Cite as: http://hdl.handle.net/21.11116/0000-0002-AAF5-A
##### Abstract
When solving massive optimization problems in areas such as machine learning, it is a common practice to seek speedup via massive parallelism. However, especially in an asynchronous environment, there are limits on the possible parallelism. Accordingly, we seek tight bounds on the viable parallelism in asynchronous implementations of coordinate descent. We focus on asynchronous coordinate descent (ACD) algorithms on convex functions $F:\mathbb{R}^n \rightarrow \mathbb{R}$ of the form $$F(x) = f(x) ~+~ \sum_{k=1}^n \Psi_k(x_k),$$ where $f:\mathbb{R}^n \rightarrow \mathbb{R}$ is a smooth convex function, and each $\Psi_k:\mathbb{R} \rightarrow \mathbb{R}$ is a univariate and possibly non-smooth convex function. Our approach is to quantify the shortfall in progress compared to the standard sequential stochastic gradient descent.

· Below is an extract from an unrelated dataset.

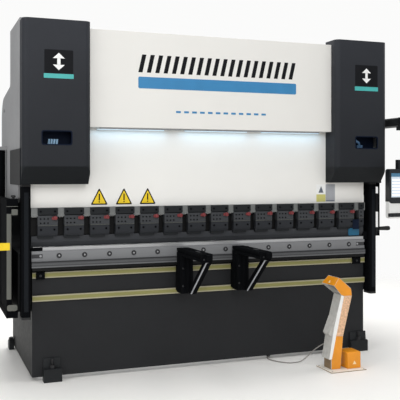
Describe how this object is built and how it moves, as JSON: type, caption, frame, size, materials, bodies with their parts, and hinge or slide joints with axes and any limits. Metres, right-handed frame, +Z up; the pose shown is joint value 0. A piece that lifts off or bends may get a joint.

This leads to a truly simple yet optimal analysis of the standard stochastic ACD in a partially asynchronous environment, which already generalizes and improves on the bounds in prior work. We also give a considerably more involved analysis for general asynchronous environments in which the only constraint is that each update can overlap with at most $q$ others, where $q$ is at most the number of processors times the ratio in the lengths of the longest and shortest updates. The main technical challenge is to demonstrate linear speedup in the latter environment. This stems from the subtle interplay of asynchrony and randomization. This improves Liu and Wright's (SIOPT'15) lower bound on the maximum degree of parallelism almost quadratically, and we show that our new bound is almost optimal.